> **WHAT YOU SHOULD DO**:
Exactly reproduce each entry, leaving out nothing.

> **MATERIAL PROVIDED**:
___

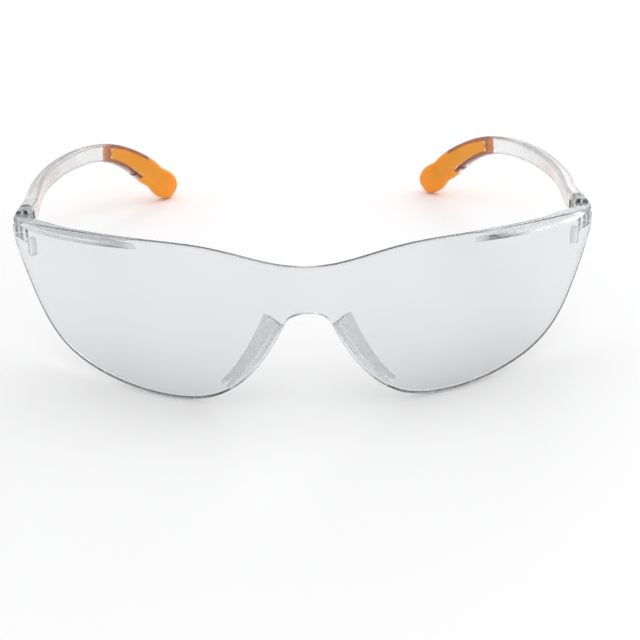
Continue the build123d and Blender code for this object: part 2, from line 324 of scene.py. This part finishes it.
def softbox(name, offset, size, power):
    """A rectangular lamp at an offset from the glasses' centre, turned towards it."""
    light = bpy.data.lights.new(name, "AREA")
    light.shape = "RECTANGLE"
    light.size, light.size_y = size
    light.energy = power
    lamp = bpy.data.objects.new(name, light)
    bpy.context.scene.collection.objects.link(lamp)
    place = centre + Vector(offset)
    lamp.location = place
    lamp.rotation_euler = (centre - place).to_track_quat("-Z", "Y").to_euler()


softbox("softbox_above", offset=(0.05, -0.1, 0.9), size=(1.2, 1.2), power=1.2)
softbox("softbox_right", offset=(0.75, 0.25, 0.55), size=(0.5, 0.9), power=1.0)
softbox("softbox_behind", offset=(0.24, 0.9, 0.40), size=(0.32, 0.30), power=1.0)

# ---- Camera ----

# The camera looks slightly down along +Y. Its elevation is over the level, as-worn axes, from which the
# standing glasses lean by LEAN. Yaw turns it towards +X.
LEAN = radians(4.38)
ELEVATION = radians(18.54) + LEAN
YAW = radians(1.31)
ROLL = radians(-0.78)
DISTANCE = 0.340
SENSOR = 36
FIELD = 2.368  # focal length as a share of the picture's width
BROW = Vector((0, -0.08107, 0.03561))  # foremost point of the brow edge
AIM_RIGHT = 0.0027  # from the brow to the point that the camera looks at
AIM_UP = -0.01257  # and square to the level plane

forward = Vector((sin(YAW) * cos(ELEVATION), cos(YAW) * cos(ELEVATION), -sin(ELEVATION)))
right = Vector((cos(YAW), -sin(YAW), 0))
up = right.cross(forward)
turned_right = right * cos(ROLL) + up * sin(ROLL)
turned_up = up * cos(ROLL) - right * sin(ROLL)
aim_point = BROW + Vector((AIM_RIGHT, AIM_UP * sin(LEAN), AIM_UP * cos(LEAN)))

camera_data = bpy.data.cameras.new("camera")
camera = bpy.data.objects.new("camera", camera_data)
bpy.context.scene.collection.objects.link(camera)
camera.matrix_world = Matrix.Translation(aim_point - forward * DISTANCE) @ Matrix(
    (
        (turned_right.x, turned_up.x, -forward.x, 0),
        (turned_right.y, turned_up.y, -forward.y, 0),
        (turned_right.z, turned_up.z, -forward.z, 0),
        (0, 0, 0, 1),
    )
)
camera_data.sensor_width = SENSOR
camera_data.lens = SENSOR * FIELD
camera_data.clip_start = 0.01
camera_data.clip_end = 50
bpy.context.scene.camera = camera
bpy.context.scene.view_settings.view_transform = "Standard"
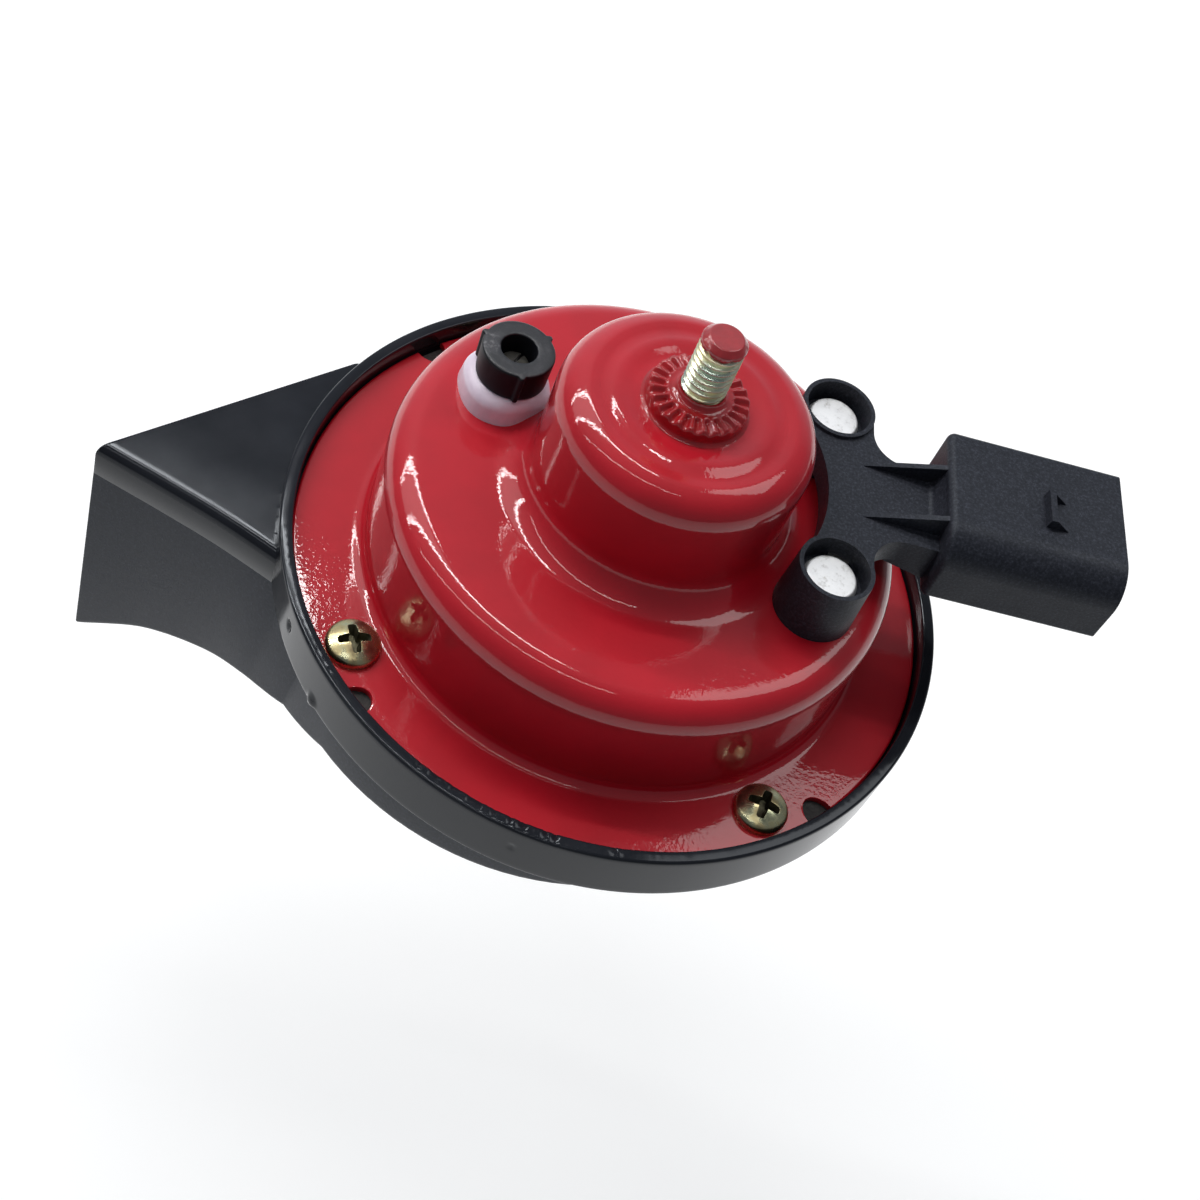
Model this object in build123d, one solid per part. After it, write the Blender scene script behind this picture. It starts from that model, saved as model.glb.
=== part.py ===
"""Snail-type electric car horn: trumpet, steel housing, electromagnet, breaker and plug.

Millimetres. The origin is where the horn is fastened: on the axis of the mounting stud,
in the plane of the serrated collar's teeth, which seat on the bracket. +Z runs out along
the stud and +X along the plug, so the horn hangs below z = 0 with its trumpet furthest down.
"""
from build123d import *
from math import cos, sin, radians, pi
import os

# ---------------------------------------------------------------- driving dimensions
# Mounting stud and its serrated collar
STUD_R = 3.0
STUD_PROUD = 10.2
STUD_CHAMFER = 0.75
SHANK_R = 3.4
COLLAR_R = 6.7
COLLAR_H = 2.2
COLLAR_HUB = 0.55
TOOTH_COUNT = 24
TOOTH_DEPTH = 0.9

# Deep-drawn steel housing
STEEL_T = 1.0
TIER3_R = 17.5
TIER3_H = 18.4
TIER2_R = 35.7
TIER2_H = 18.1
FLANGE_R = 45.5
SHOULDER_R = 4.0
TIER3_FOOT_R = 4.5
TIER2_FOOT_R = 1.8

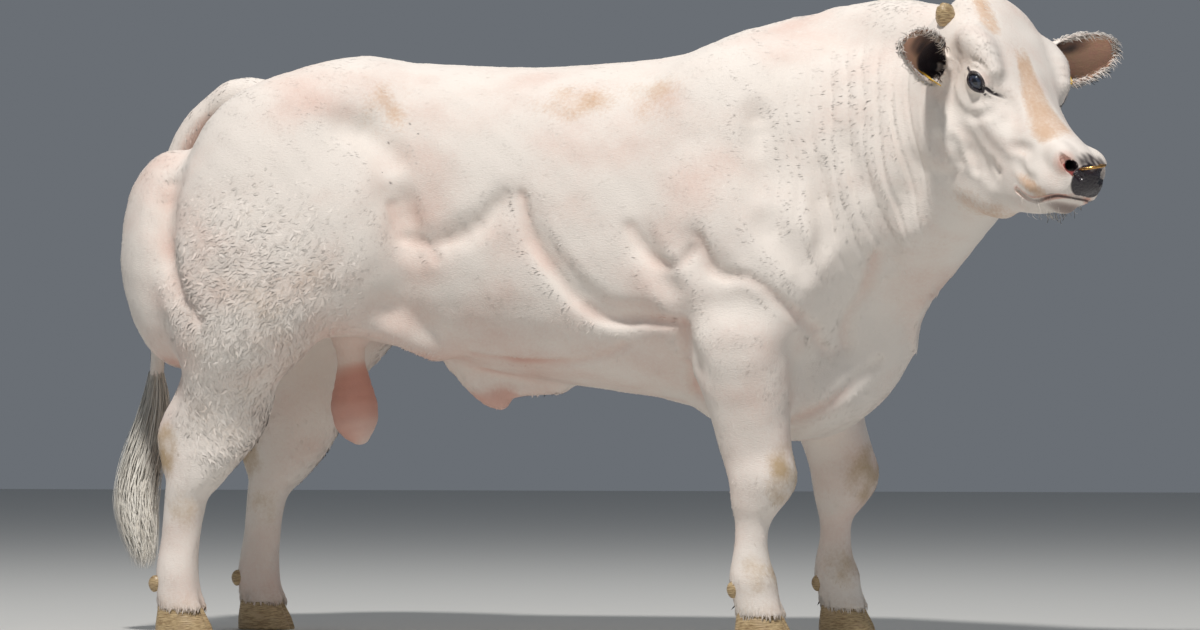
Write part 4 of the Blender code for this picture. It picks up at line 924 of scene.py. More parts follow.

___

> **OUTPUT OF THE TASK**:
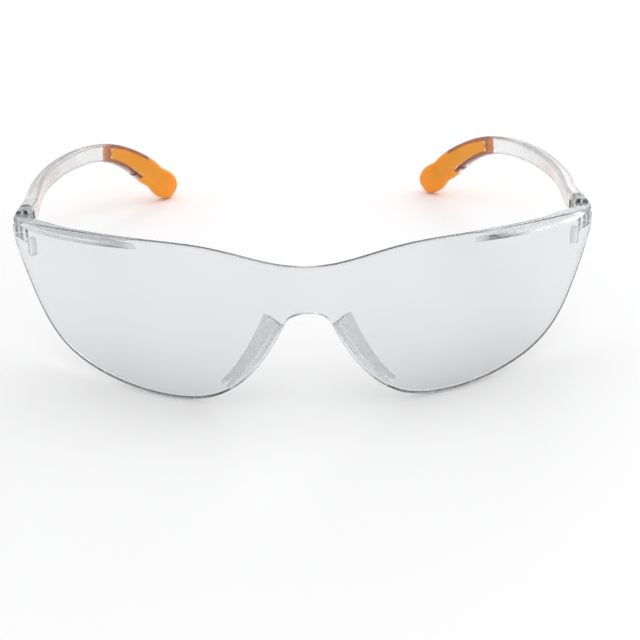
Continue the build123d and Blender code for this object: part 2, from line 324 of scene.py. This part finishes it.
def softbox(name, offset, size, power):
    """A rectangular lamp at an offset from the glasses' centre, turned towards it."""
    light = bpy.data.lights.new(name, "AREA")
    light.shape = "RECTANGLE"
    light.size, light.size_y = size
    light.energy = power
    lamp = bpy.data.objects.new(name, light)
    bpy.context.scene.collection.objects.link(lamp)
    place = centre + Vector(offset)
    lamp.location = place
    lamp.rotation_euler = (centre - place).to_track_quat("-Z", "Y").to_euler()


softbox("softbox_above", offset=(0.05, -0.1, 0.9), size=(1.2, 1.2), power=1.2)
softbox("softbox_right", offset=(0.75, 0.25, 0.55), size=(0.5, 0.9), power=1.0)
softbox("softbox_behind", offset=(0.24, 0.9, 0.40), size=(0.32, 0.30), power=1.0)

# ---- Camera ----

# The camera looks slightly down along +Y. Its elevation is over the level, as-worn axes, from which the
# standing glasses lean by LEAN. Yaw turns it towards +X.
LEAN = radians(4.38)
ELEVATION = radians(18.54) + LEAN
YAW = radians(1.31)
ROLL = radians(-0.78)
DISTANCE = 0.340
SENSOR = 36
FIELD = 2.368  # focal length as a share of the picture's width
BROW = Vector((0, -0.08107, 0.03561))  # foremost point of the brow edge
AIM_RIGHT = 0.0027  # from the brow to the point that the camera looks at
AIM_UP = -0.01257  # and square to the level plane

forward = Vector((sin(YAW) * cos(ELEVATION), cos(YAW) * cos(ELEVATION), -sin(ELEVATION)))
right = Vector((cos(YAW), -sin(YAW), 0))
up = right.cross(forward)
turned_right = right * cos(ROLL) + up * sin(ROLL)
turned_up = up * cos(ROLL) - right * sin(ROLL)
aim_point = BROW + Vector((AIM_RIGHT, AIM_UP * sin(LEAN), AIM_UP * cos(LEAN)))

camera_data = bpy.data.cameras.new("camera")
camera = bpy.data.objects.new("camera", camera_data)
bpy.context.scene.collection.objects.link(camera)
camera.matrix_world = Matrix.Translation(aim_point - forward * DISTANCE) @ Matrix(
    (
        (turned_right.x, turned_up.x, -forward.x, 0),
        (turned_right.y, turned_up.y, -forward.y, 0),
        (turned_right.z, turned_up.z, -forward.z, 0),
        (0, 0, 0, 1),
    )
)
camera_data.sensor_width = SENSOR
camera_data.lens = SENSOR * FIELD
camera_data.clip_start = 0.01
camera_data.clip_end = 50
bpy.context.scene.camera = camera
bpy.context.scene.view_settings.view_transform = "Standard"
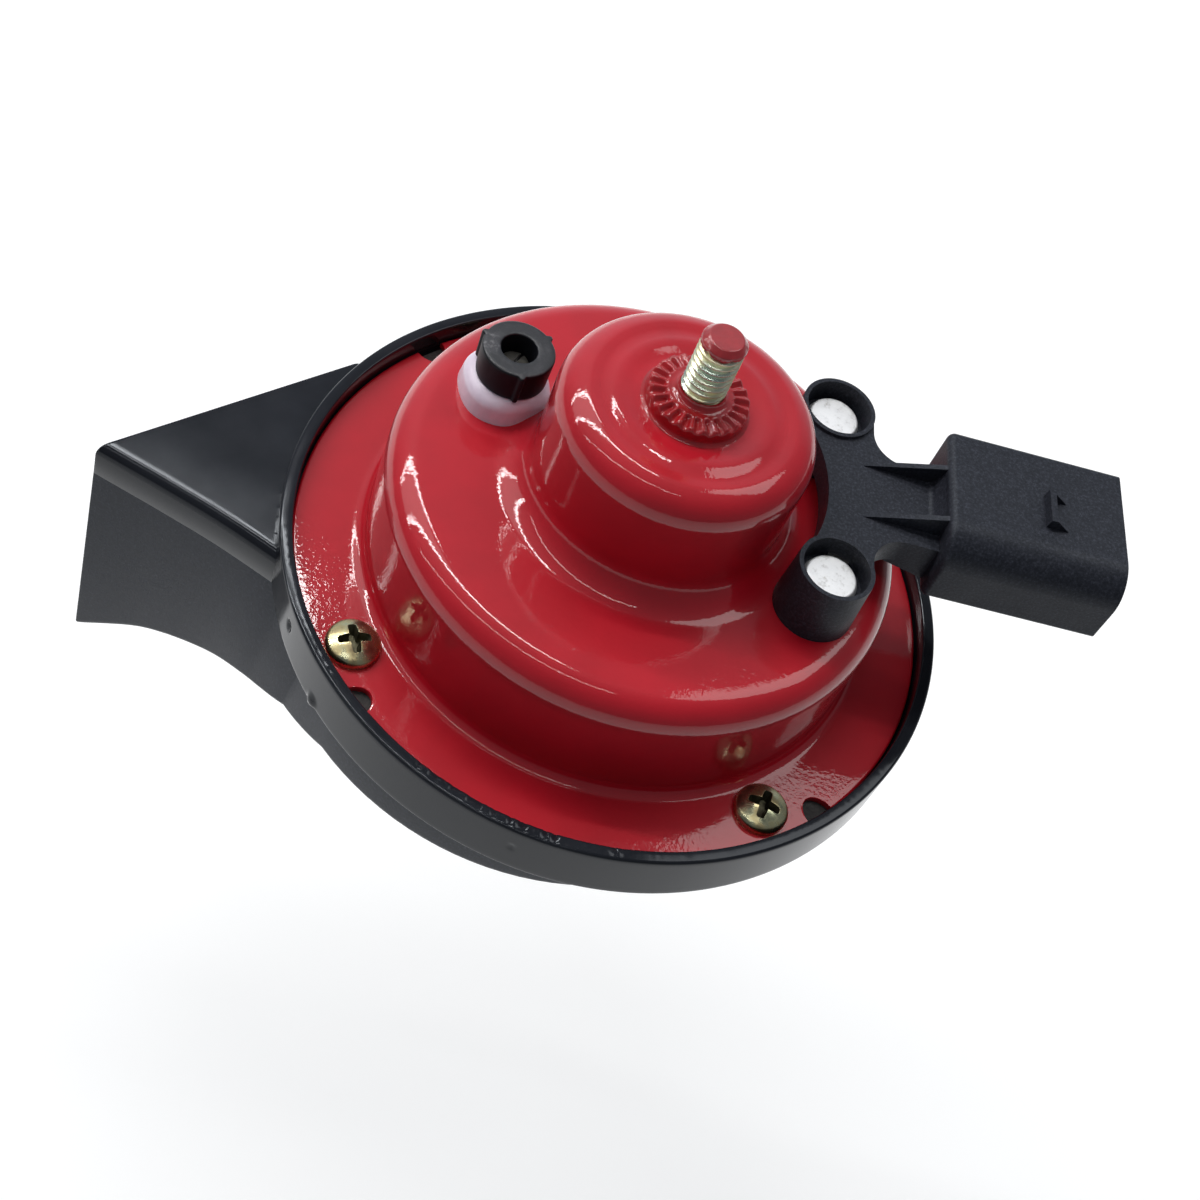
Model this object in build123d, one solid per part. After it, write the Blender scene script behind this picture. It starts from that model, saved as model.glb.
=== part.py ===
"""Snail-type electric car horn: trumpet, steel housing, electromagnet, breaker and plug.

Millimetres. The origin is where the horn is fastened: on the axis of the mounting stud,
in the plane of the serrated collar's teeth, which seat on the bracket. +Z runs out along
the stud and +X along the plug, so the horn hangs below z = 0 with its trumpet furthest down.
"""
from build123d import *
from math import cos, sin, radians, pi
import os

# ---------------------------------------------------------------- driving dimensions
# Mounting stud and its serrated collar
STUD_R = 3.0
STUD_PROUD = 10.2
STUD_CHAMFER = 0.75
SHANK_R = 3.4
COLLAR_R = 6.7
COLLAR_H = 2.2
COLLAR_HUB = 0.55
TOOTH_COUNT = 24
TOOTH_DEPTH = 0.9

# Deep-drawn steel housing
STEEL_T = 1.0
TIER3_R = 17.5
TIER3_H = 18.4
TIER2_R = 35.7
TIER2_H = 18.1
FLANGE_R = 45.5
SHOULDER_R = 4.0
TIER3_FOOT_R = 4.5
TIER2_FOOT_R = 1.8

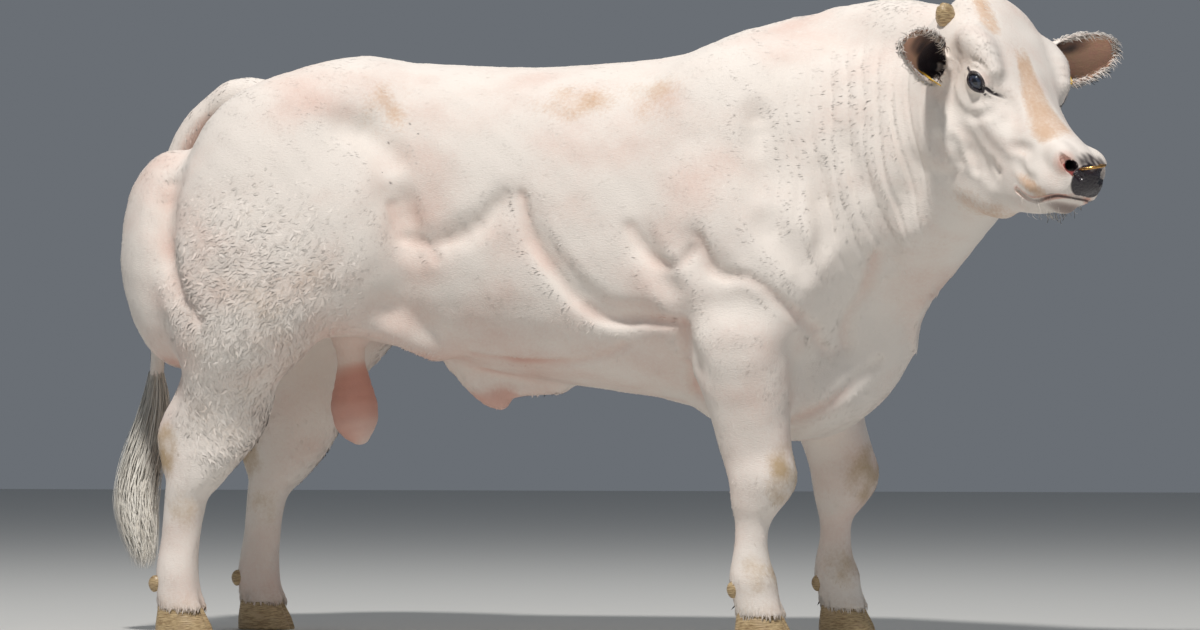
Write part 4 of the Blender code for this picture. It picks up at line 924 of scene.py. More parts follow.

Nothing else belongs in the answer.